The parameter $\alpha \in \lbrack 0,1\rbrack$ is a hyper-parameter for smoothing the sentence length. So, if $\alpha$ is equal to $1$, then we’re completely normalizing by length. If $\alpha$ is equal to $0$, then $T_{y}$ will be $1$ which means that we’re not normalizing at all. So, $\alpha$ is somewhat in between full normalization and no normalization. It’s another hyper-parameter we have within that can be tuned to get better results.

Finally, how do we choose the beam width? The larger the beam width is, the more possibilities we're considering and the better the sentence we will probably find. But also the the more computationally expensive our algorithm is as we're also keeping a lot more possibilities around. So, how to choose that perfect value?

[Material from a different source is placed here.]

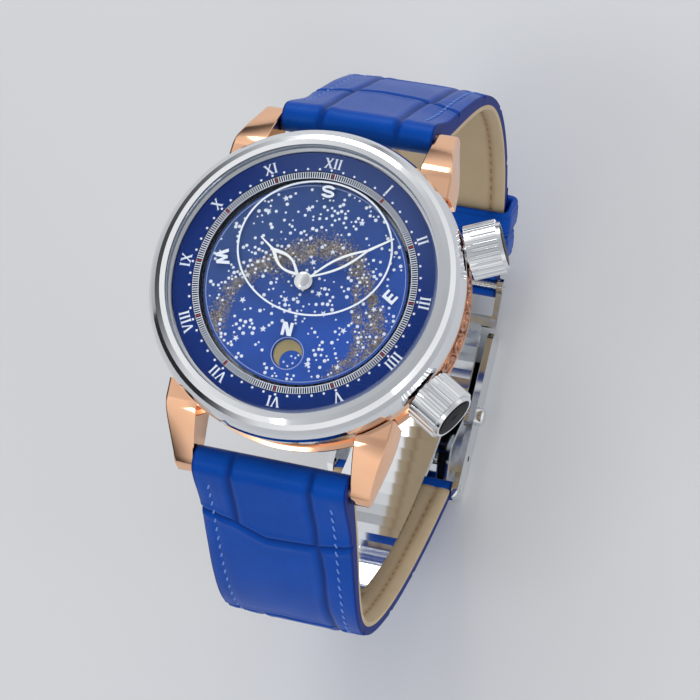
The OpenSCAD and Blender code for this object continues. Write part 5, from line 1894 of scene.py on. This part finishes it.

In production systems, it's not uncommon to see a beam width maybe around $10$, and a beam width of $100$ would be considered very large for a production system, depending on the application. But for research systems where people want to squeeze out every last drop of performance in order to publish the paper with the best possible result. It's not uncommon to see people use beam widths of $1,000$ or $3,000$.

So, to be on the safe side, we should try other variety of values of the beam width as we work through our application. So, for many applications, we would expect to see a huge gain as you go from a beam width of $1$, which is very greedy search, to $3$, to maybe $10$. But the gains as you go from $1,000$ to $3,000$ in beam width might not be as big.